From the knowledgeable fashion insider:
“Shop new arrivals” becomes “Preview Spring Fashion Trends”

A sense of urgency

There was a prompt to act now. The message implied that progression was taking place and not moving could result in being left behind, or worse.

Similar examples of urgent messages…

To imply high demand and limited supply:
“Pre-order” becomes “Get it first”

“Be alerted when this item is back in stock” becomes “Reserve your copy”

An implied WIIFM (What’s In It For Me)

This little girl was being given the opportunity to join forward movement, from the comfort of a stroller, led by a qualified authority figure.

Other Examples…

“e-File your taxes” becomes “Get your tax refund faster” to answer the question, ‘Why?’

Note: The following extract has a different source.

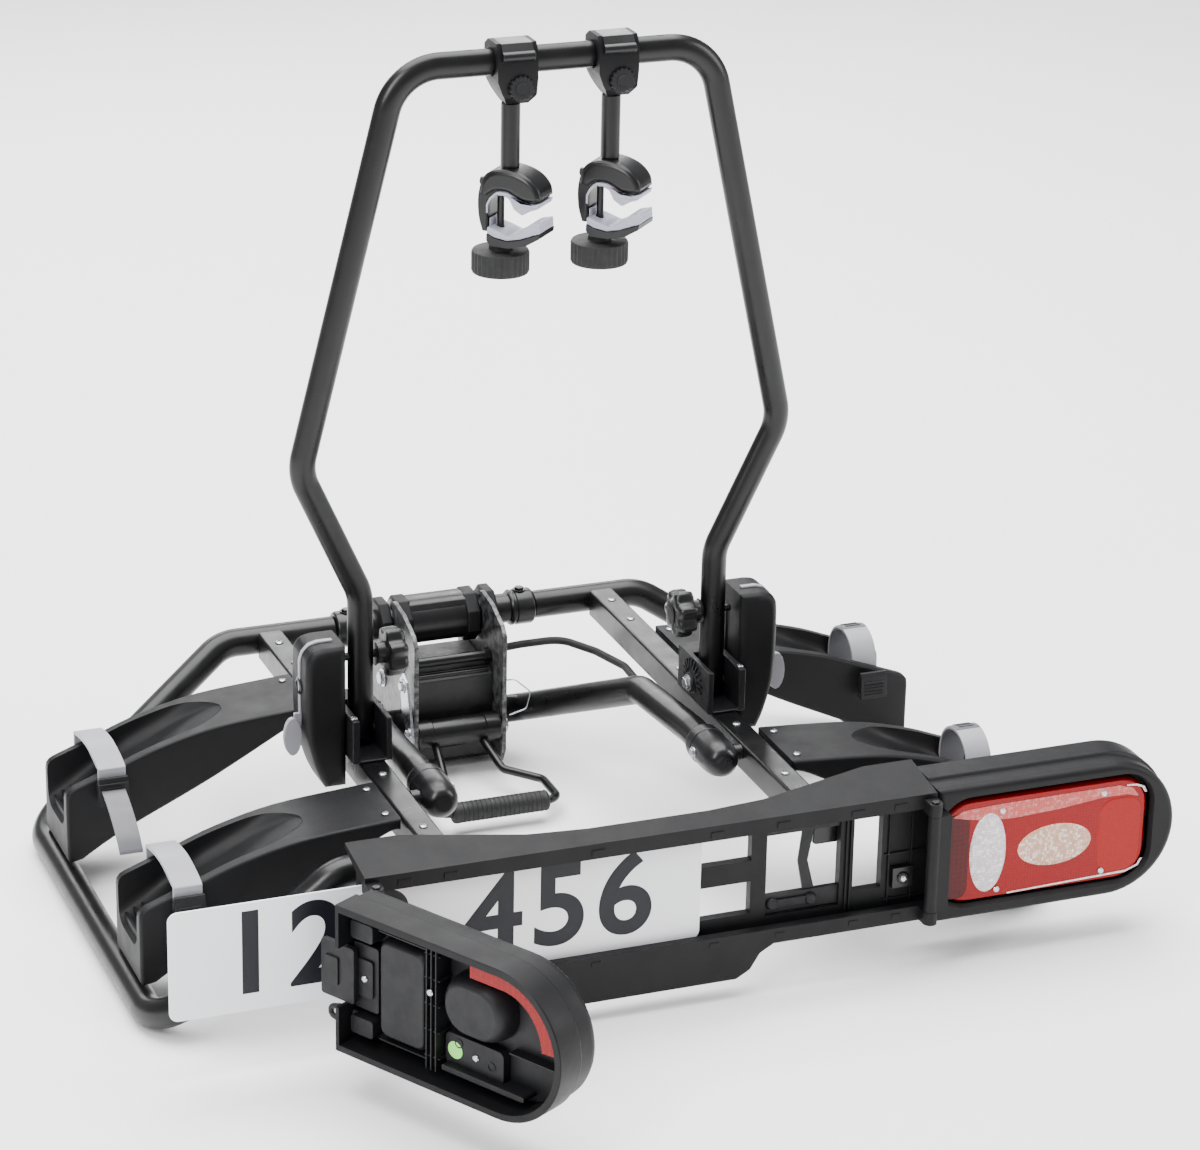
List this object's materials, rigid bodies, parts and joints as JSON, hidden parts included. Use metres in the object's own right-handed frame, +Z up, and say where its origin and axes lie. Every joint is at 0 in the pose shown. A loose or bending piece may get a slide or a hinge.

“Subscribe to our email newsletter” becomes “Stay ahead of industry trends” to answer the ‘WIIFM?’

Your Turn

Heard any unintentionally great calls to action? Tell us about them!

Alisha Edwards

For over a decade, Alisha Edwards has hit marketing “home runs” for brands of every size. Today, Alisha helps clients successfully converse with their customers through “mission-critical” web content, including blogging, white papers, webinars, interactive presentations and social media.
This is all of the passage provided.